Air-sea coupling shapes North American hydroclimate response to ice sheets during the Last Glacial Maximum

Abstract The Western U.S. is vulnerable to hydrological stress, and insights from past climate periods are helpful for providing historical benchmarks for future climate projections. Myriad evidence from coupled models and paleoclimatic proxies suggests a major reorganization of west coast hydroclimate during the Last Glacial Maximum (LGM, ∼17–25 ka), such that the Southwest U.S. was wetter than modern day and the Pacific Northwest was drier. Yet the fundamental mechanisms underlying these hydroclimatic shifts remain unclear. Here, we employ a suite of targeted model simulations to probe the influence of LGM Northern Hemisphere ice sheets on west coast atmospheric dynamics. Whereas previous modeling studies have suggested that the southward shift of LGM west coast precipitation was driven only by the mechanical steering of atmospheric circulation by elevated ice sheet topography, we find this to be an artifact of earlier simulations that neglected realistic air-sea interaction.
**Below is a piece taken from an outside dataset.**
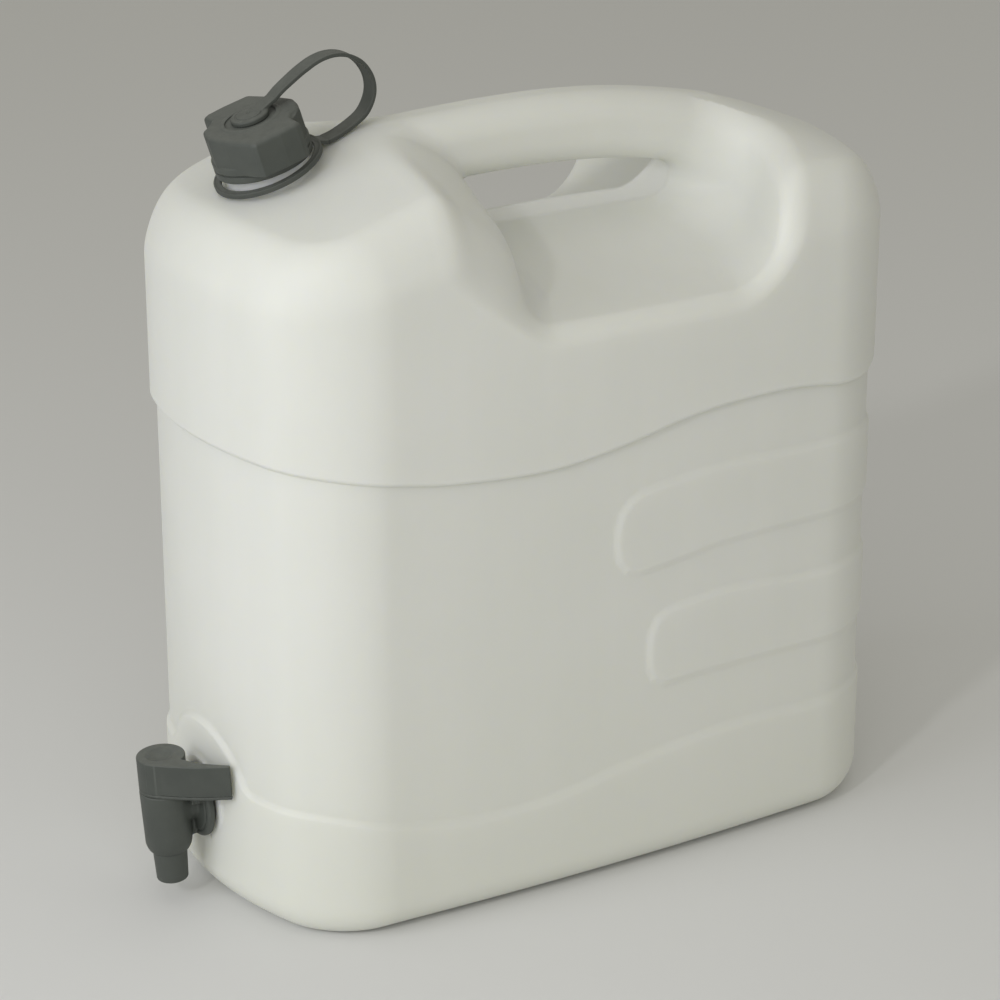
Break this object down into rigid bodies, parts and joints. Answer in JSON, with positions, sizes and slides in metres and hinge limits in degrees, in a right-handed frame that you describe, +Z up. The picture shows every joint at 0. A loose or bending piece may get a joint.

Instead, our simulations indicate that ice sheet albedo induced a pattern of North Pacific sea surface temperatures, reinforced by ocean-atmosphere feedbacks, that shifted the large-scale atmospheric circulation as well as the latitudinal distribution of west coast precipitation southward during the LGM. Crucially, we find that atmosphere-ocean feedbacks that sustained this ice sheet albedo-induced temperature pattern in the LGM could drive similar hydroclimatic changes today.